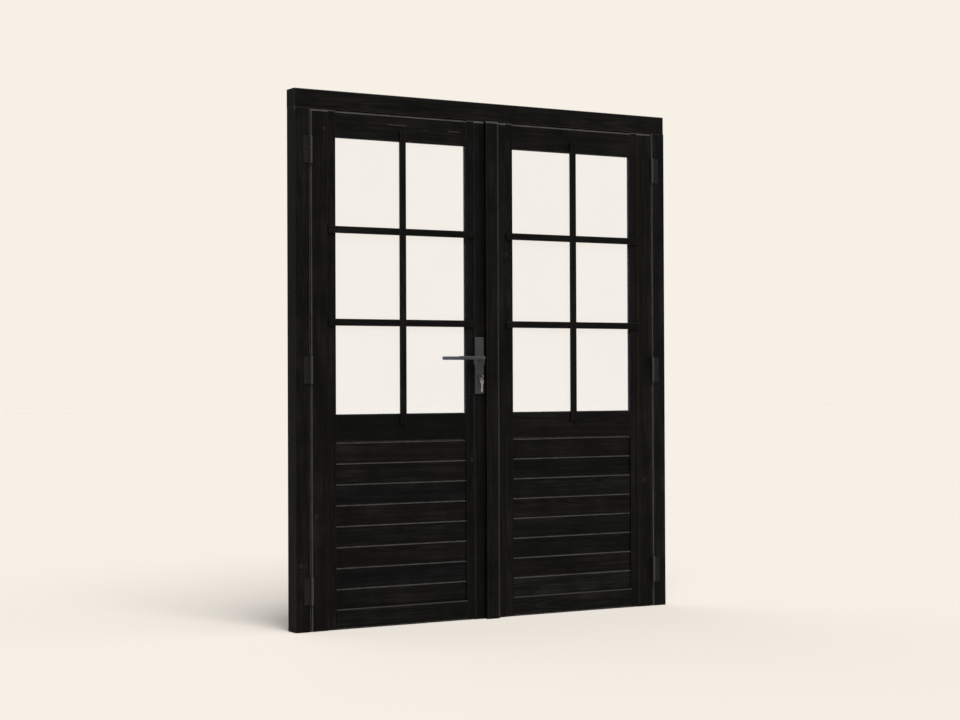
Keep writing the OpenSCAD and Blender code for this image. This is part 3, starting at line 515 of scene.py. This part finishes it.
def lathe(bm, profile, place, count=48):
    """Turns a closed loop of (radius, height) points about the local Z axis."""
    rings = turned(bm, profile, place, count)
    for a, b in zip(rings, rings[1:] + rings[:1]):
        skin(bm, a, b)


def superellipse(a, b, power, count=40):
    """Points of an ellipse, squarer than one where power is above 2."""
    out = []
    for t in steps(count):
        c, s = math.cos(t), math.sin(t)
        out.append((a * math.copysign(abs(c) ** (2 / power), c),
                    b * math.copysign(abs(s) ** (2 / power), s)))
    return out


def islands(node):
    """Boxes of a CAD node's separate solids, as (lowest corner, highest corner, points)."""
    mesh = NODES[node].data
    keys, parent = {}, []

    def find(i):
        while parent[i] != i:
            parent[i] = parent[parent[i]]
            i = parent[i]
        return i

    ids = []
    for v in mesh.vertices:
        key = tuple(round(c, 6) for c in v.co)
        if key not in keys:
            keys[key] = len(parent)
            parent.append(len(parent))
        ids.append(keys[key])
    for face in mesh.polygons:
        first = find(ids[face.vertices[0]])
        for v in face.vertices[1:]:
            parent[find(ids[v])] = first
    groups = {}
    for key, i in keys.items():
        groups.setdefault(find(i), []).append(Vector(key))
    return [(Vector(map(min, zip(*points))), Vector(map(max, zip(*points))), points)
            for points in groups.values()]


def add_screw(bm, low, high, points, turn):
    """A countersunk screw with a cross recess, in the place of a CAD screw."""
    size = high - low
    axis = max(range(3), key=lambda i: size[i])
    middle = (low + high) / 2
    u, v = (i for i in range(3) if i != axis)

    def reach(end):
        """Radius of the CAD screw at one end."""
        near = [p for p in points if abs(p[axis] - end) < 0.0002]
        return max((math.hypot(p[u] - middle[u], p[v] - middle[v]) for p in near), default=0.0)

    up = reach(high[axis]) > reach(low[axis])
    top = Vector(middle)
    top[axis] = high[axis] if up else low[axis]
    head_r = max(size[u], size[v]) / 2
    shank_r = reach(low[axis] if up else high[axis])
    head_h = head_r - shank_r if axis != 2 else head_r * 0.7
    out = Vector((0, 0, 0))
    out[axis] = 1 if up else -1
    aim = out.to_track_quat("Z", "Y").to_matrix().to_4x4()
    place = Matrix.Translation(top) @ aim @ Matrix.Rotation(turn, 4, "Z")
    rings = turned(bm, [(head_r * 0.93, 0.0), (head_r, -head_r * 0.07), (shank_r, -head_h),
                        (shank_r, -size[axis] * 0.93), (shank_r * 0.3, -size[axis])], place, 24)
    for a, b in zip(rings, rings[1:]):
        skin(bm, a, b)
    bm.faces.new(rings[-1])

    # cross recess: half width and half length of its arms
    w, l = head_r * 0.15, head_r * 0.58
    cross = [(w, w), (w, l), (-w, l), (-w, w), (-l, w), (-l, -w),
             (-w, -w), (-w, -l), (w, -l), (w, -w), (l, -w), (l, w)]
    mouth = [bm.verts.new(place @ Vector((x, y, 0.0))) for x, y in cross]
    pit = [bm.verts.new(place @ Vector((x * 0.6, y * 0.6, -head_r * 0.42))) for x, y in cross]
    loop = []
    for ring in (rings[0], mouth):
        for a, b in zip(ring, ring[1:] + ring[:1]):
            loop.append(bm.edges.get((a, b)) or bm.edges.new((a, b)))
    bmesh.ops.triangle_fill(bm, use_beauty=True, edges=loop)
    skin(bm, mouth, pit)
    bm.faces.new(pit)


def screws(name, node, material, body):
    """Replaces a node of screws, each with its cross turned at random."""
    rng = random.Random(node)
    bm = bmesh.new()
    for low, high, points in islands(node):
        add_screw(bm, low, high, points, rng.uniform(0, math.pi))
    piece(name, bm, material, body, node, smooth=35.0)


screws("hinge_screws_cross", "hinge_screws", BLACK_STEEL, "frame")
screws("active_screws_cross", "active_screws", BLACK_STEEL, "active_leaf")
screws("passive_screws_cross", "passive_screws", BLACK_STEEL, "passive_leaf")
screws("plate_screws_cross", "plate_screws", LOCK_METAL, "active_leaf")
screws("frame_screws_cross", "frame_screws", BRIGHT, "frame")

# Lock, in metres: its axis, the leaf's face, the backplate's thickness, half width and ends
LOCK_X = -0.0545
LEVER_Z = 1.014
CYLINDER_Z = 0.942
FACE = 0.020
PLATE_T = 0.008
PLATE_HALF = 0.020
PLATE_LOW = 0.8745
PLATE_HIGH = 1.0945
PLATE_CORNER = 0.005
PLATE_ROUND = 0.0022
PLATE_STEP = 0.002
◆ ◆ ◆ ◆
WHAT YOU ARE ASKED TO DO: Word for word, quote all of the data above.

TASK OUTPUT:
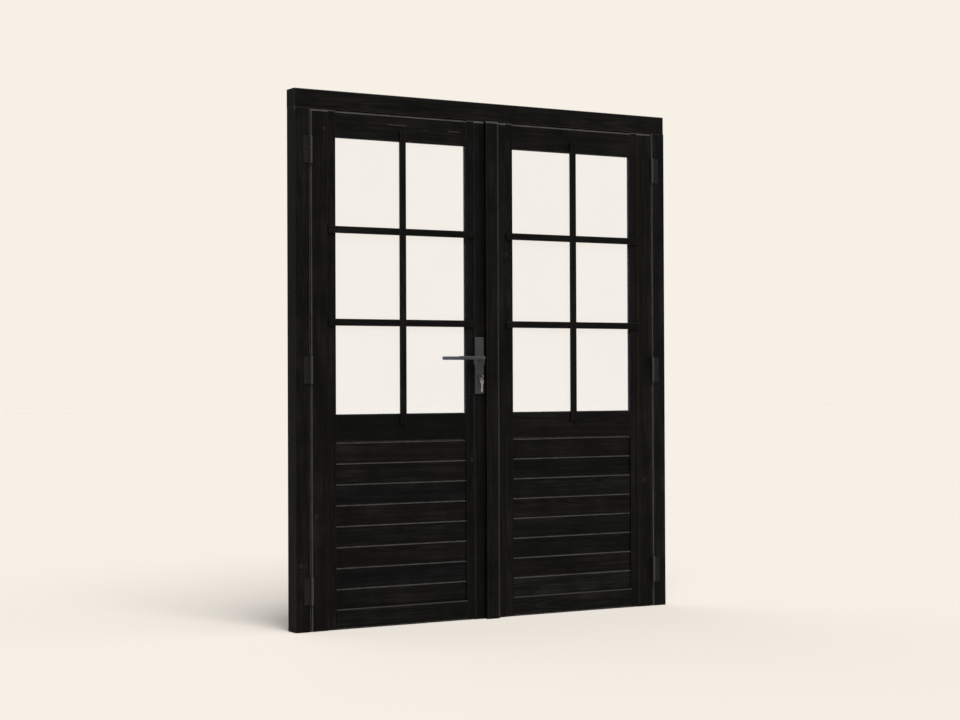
Keep writing the OpenSCAD and Blender code for this image. This is part 3, starting at line 515 of scene.py. This part finishes it.
def lathe(bm, profile, place, count=48):
    """Turns a closed loop of (radius, height) points about the local Z axis."""
    rings = turned(bm, profile, place, count)
    for a, b in zip(rings, rings[1:] + rings[:1]):
        skin(bm, a, b)


def superellipse(a, b, power, count=40):
    """Points of an ellipse, squarer than one where power is above 2."""
    out = []
    for t in steps(count):
        c, s = math.cos(t), math.sin(t)
        out.append((a * math.copysign(abs(c) ** (2 / power), c),
                    b * math.copysign(abs(s) ** (2 / power), s)))
    return out


def islands(node):
    """Boxes of a CAD node's separate solids, as (lowest corner, highest corner, points)."""
    mesh = NODES[node].data
    keys, parent = {}, []

    def find(i):
        while parent[i] != i:
            parent[i] = parent[parent[i]]
            i = parent[i]
        return i

    ids = []
    for v in mesh.vertices:
        key = tuple(round(c, 6) for c in v.co)
        if key not in keys:
            keys[key] = len(parent)
            parent.append(len(parent))
        ids.append(keys[key])
    for face in mesh.polygons:
        first = find(ids[face.vertices[0]])
        for v in face.vertices[1:]:
            parent[find(ids[v])] = first
    groups = {}
    for key, i in keys.items():
        groups.setdefault(find(i), []).append(Vector(key))
    return [(Vector(map(min, zip(*points))), Vector(map(max, zip(*points))), points)
            for points in groups.values()]


def add_screw(bm, low, high, points, turn):
    """A countersunk screw with a cross recess, in the place of a CAD screw."""
    size = high - low
    axis = max(range(3), key=lambda i: size[i])
    middle = (low + high) / 2
    u, v = (i for i in range(3) if i != axis)

    def reach(end):
        """Radius of the CAD screw at one end."""
        near = [p for p in points if abs(p[axis] - end) < 0.0002]
        return max((math.hypot(p[u] - middle[u], p[v] - middle[v]) for p in near), default=0.0)

    up = reach(high[axis]) > reach(low[axis])
    top = Vector(middle)
    top[axis] = high[axis] if up else low[axis]
    head_r = max(size[u], size[v]) / 2
    shank_r = reach(low[axis] if up else high[axis])
    head_h = head_r - shank_r if axis != 2 else head_r * 0.7
    out = Vector((0, 0, 0))
    out[axis] = 1 if up else -1
    aim = out.to_track_quat("Z", "Y").to_matrix().to_4x4()
    place = Matrix.Translation(top) @ aim @ Matrix.Rotation(turn, 4, "Z")
    rings = turned(bm, [(head_r * 0.93, 0.0), (head_r, -head_r * 0.07), (shank_r, -head_h),
                        (shank_r, -size[axis] * 0.93), (shank_r * 0.3, -size[axis])], place, 24)
    for a, b in zip(rings, rings[1:]):
        skin(bm, a, b)
    bm.faces.new(rings[-1])

    # cross recess: half width and half length of its arms
    w, l = head_r * 0.15, head_r * 0.58
    cross = [(w, w), (w, l), (-w, l), (-w, w), (-l, w), (-l, -w),
             (-w, -w), (-w, -l), (w, -l), (w, -w), (l, -w), (l, w)]
    mouth = [bm.verts.new(place @ Vector((x, y, 0.0))) for x, y in cross]
    pit = [bm.verts.new(place @ Vector((x * 0.6, y * 0.6, -head_r * 0.42))) for x, y in cross]
    loop = []
    for ring in (rings[0], mouth):
        for a, b in zip(ring, ring[1:] + ring[:1]):
            loop.append(bm.edges.get((a, b)) or bm.edges.new((a, b)))
    bmesh.ops.triangle_fill(bm, use_beauty=True, edges=loop)
    skin(bm, mouth, pit)
    bm.faces.new(pit)


def screws(name, node, material, body):
    """Replaces a node of screws, each with its cross turned at random."""
    rng = random.Random(node)
    bm = bmesh.new()
    for low, high, points in islands(node):
        add_screw(bm, low, high, points, rng.uniform(0, math.pi))
    piece(name, bm, material, body, node, smooth=35.0)


screws("hinge_screws_cross", "hinge_screws", BLACK_STEEL, "frame")
screws("active_screws_cross", "active_screws", BLACK_STEEL, "active_leaf")
screws("passive_screws_cross", "passive_screws", BLACK_STEEL, "passive_leaf")
screws("plate_screws_cross", "plate_screws", LOCK_METAL, "active_leaf")
screws("frame_screws_cross", "frame_screws", BRIGHT, "frame")

# Lock, in metres: its axis, the leaf's face, the backplate's thickness, half width and ends
LOCK_X = -0.0545
LEVER_Z = 1.014
CYLINDER_Z = 0.942
FACE = 0.020
PLATE_T = 0.008
PLATE_HALF = 0.020
PLATE_LOW = 0.8745
PLATE_HIGH = 1.0945
PLATE_CORNER = 0.005
PLATE_ROUND = 0.0022
PLATE_STEP = 0.002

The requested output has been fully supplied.